**TASK REQUIREMENTS**
Locate the line that contains "Continue the OpenSCAD" and the line that contains "around one camera.". Copy both of them exactly, together with every line between them, and no others.
— BEGIN DATA FOR THIS TASK —
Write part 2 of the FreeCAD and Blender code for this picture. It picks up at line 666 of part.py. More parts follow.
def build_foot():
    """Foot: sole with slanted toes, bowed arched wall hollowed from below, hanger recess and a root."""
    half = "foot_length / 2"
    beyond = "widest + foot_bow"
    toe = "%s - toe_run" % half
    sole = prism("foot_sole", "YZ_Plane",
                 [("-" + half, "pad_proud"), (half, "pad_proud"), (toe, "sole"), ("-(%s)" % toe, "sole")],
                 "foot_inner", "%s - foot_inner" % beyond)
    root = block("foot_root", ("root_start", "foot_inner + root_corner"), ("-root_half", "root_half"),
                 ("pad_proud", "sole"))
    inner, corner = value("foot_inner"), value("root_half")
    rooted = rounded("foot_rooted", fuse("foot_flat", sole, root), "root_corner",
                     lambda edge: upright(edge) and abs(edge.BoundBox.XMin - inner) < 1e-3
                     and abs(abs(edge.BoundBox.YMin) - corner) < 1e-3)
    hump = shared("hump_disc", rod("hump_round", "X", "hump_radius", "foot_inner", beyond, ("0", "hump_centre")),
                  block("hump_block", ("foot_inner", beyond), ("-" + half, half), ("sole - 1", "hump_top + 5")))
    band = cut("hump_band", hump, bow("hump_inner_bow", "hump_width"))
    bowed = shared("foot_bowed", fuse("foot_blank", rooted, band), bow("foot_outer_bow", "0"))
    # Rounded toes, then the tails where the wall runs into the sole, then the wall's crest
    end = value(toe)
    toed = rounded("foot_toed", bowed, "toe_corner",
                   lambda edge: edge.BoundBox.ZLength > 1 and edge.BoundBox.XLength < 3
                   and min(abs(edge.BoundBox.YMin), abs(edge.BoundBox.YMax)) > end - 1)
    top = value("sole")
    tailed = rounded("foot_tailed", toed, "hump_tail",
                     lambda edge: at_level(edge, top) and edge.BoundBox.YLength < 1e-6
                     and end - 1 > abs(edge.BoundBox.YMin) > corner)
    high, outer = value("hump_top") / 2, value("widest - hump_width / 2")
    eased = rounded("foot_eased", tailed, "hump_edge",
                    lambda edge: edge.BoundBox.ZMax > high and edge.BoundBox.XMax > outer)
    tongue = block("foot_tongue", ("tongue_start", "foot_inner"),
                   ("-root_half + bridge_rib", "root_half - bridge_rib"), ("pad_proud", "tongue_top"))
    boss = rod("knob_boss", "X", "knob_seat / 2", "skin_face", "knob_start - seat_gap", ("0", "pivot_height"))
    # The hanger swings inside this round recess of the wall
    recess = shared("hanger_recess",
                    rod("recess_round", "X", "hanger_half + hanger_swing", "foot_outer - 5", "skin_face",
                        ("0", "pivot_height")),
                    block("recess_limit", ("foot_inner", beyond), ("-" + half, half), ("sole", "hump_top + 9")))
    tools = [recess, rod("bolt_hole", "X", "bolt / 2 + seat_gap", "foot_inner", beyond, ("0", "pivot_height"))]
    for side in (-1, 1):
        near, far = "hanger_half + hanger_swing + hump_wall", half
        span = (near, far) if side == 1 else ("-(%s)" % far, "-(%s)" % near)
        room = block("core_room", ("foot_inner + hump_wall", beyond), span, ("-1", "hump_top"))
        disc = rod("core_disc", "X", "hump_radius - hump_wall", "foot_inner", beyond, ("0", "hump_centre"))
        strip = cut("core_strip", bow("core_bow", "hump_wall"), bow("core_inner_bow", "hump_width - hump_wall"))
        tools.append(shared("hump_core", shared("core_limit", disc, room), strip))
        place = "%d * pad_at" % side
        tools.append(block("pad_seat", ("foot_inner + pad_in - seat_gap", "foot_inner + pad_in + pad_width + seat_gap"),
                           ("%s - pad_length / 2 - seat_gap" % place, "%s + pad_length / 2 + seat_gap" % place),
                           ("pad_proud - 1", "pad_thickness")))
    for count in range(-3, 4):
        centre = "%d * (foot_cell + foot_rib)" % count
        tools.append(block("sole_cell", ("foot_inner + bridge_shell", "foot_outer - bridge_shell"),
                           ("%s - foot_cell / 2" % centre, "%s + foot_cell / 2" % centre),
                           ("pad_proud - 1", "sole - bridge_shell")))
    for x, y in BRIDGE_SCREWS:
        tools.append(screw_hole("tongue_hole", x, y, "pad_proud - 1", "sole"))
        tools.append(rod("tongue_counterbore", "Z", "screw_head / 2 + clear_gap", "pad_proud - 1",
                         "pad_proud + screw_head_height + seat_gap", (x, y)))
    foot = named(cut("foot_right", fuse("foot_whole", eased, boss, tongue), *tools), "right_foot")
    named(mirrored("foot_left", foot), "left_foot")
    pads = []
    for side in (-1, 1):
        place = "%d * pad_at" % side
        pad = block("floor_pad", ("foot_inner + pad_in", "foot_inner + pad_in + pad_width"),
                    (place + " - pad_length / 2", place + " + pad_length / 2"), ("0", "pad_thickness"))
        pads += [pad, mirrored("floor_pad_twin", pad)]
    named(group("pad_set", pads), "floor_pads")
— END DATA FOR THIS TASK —
— BEGIN DATA FOR THIS TASK —
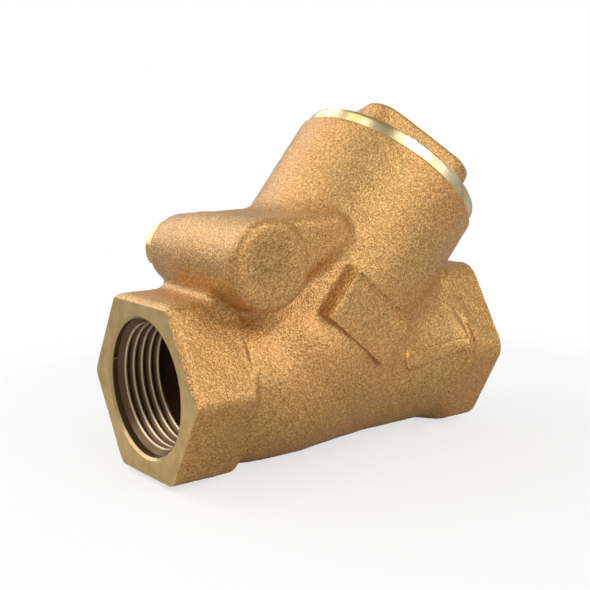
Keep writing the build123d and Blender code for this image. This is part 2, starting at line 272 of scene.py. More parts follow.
— END DATA FOR THIS TASK —
— BEGIN DATA FOR THIS TASK —
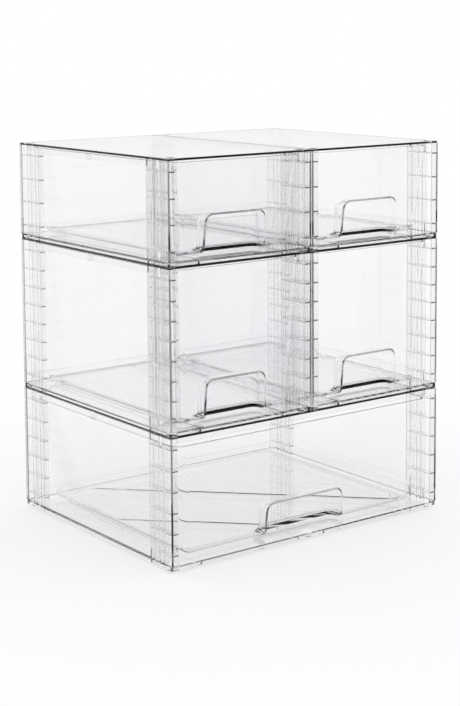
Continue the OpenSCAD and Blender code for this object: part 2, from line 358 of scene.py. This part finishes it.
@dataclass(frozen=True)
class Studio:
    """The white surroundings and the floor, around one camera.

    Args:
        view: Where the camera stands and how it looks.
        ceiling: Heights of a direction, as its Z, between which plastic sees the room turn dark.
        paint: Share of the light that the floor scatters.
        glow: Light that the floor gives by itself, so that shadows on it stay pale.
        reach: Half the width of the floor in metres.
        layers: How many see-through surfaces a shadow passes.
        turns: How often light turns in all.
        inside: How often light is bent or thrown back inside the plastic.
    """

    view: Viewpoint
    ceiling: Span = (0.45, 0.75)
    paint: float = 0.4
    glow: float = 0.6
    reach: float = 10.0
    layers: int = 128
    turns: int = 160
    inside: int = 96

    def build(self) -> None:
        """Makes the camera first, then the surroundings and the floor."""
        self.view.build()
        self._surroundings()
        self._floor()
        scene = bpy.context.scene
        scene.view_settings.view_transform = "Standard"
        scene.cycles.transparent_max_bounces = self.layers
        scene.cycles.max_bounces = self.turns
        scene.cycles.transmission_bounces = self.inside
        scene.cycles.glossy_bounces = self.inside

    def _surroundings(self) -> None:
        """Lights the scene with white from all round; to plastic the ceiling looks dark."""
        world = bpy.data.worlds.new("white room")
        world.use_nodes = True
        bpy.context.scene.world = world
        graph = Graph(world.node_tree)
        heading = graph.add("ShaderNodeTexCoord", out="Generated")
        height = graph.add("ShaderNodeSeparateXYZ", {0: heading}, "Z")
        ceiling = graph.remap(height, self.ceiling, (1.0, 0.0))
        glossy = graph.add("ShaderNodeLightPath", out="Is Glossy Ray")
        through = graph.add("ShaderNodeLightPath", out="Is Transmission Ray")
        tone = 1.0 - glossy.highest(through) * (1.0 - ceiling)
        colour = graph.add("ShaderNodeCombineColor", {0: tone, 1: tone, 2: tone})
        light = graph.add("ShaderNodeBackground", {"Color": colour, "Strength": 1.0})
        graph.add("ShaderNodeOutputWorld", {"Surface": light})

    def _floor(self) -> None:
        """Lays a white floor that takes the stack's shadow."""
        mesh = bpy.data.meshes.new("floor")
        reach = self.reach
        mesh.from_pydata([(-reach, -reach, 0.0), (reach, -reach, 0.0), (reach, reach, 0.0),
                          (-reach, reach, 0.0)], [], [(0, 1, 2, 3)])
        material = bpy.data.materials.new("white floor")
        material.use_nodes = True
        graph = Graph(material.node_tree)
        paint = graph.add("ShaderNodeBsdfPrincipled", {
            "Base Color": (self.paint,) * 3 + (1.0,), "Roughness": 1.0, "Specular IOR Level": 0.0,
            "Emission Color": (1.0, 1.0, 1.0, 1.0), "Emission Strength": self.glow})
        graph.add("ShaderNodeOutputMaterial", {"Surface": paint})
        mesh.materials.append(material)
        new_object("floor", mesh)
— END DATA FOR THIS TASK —
**EXERCISE SOLUTION**
Continue the OpenSCAD and Blender code for this object: part 2, from line 358 of scene.py. This part finishes it.
@dataclass(frozen=True)
class Studio:
    """The white surroundings and the floor, around one camera.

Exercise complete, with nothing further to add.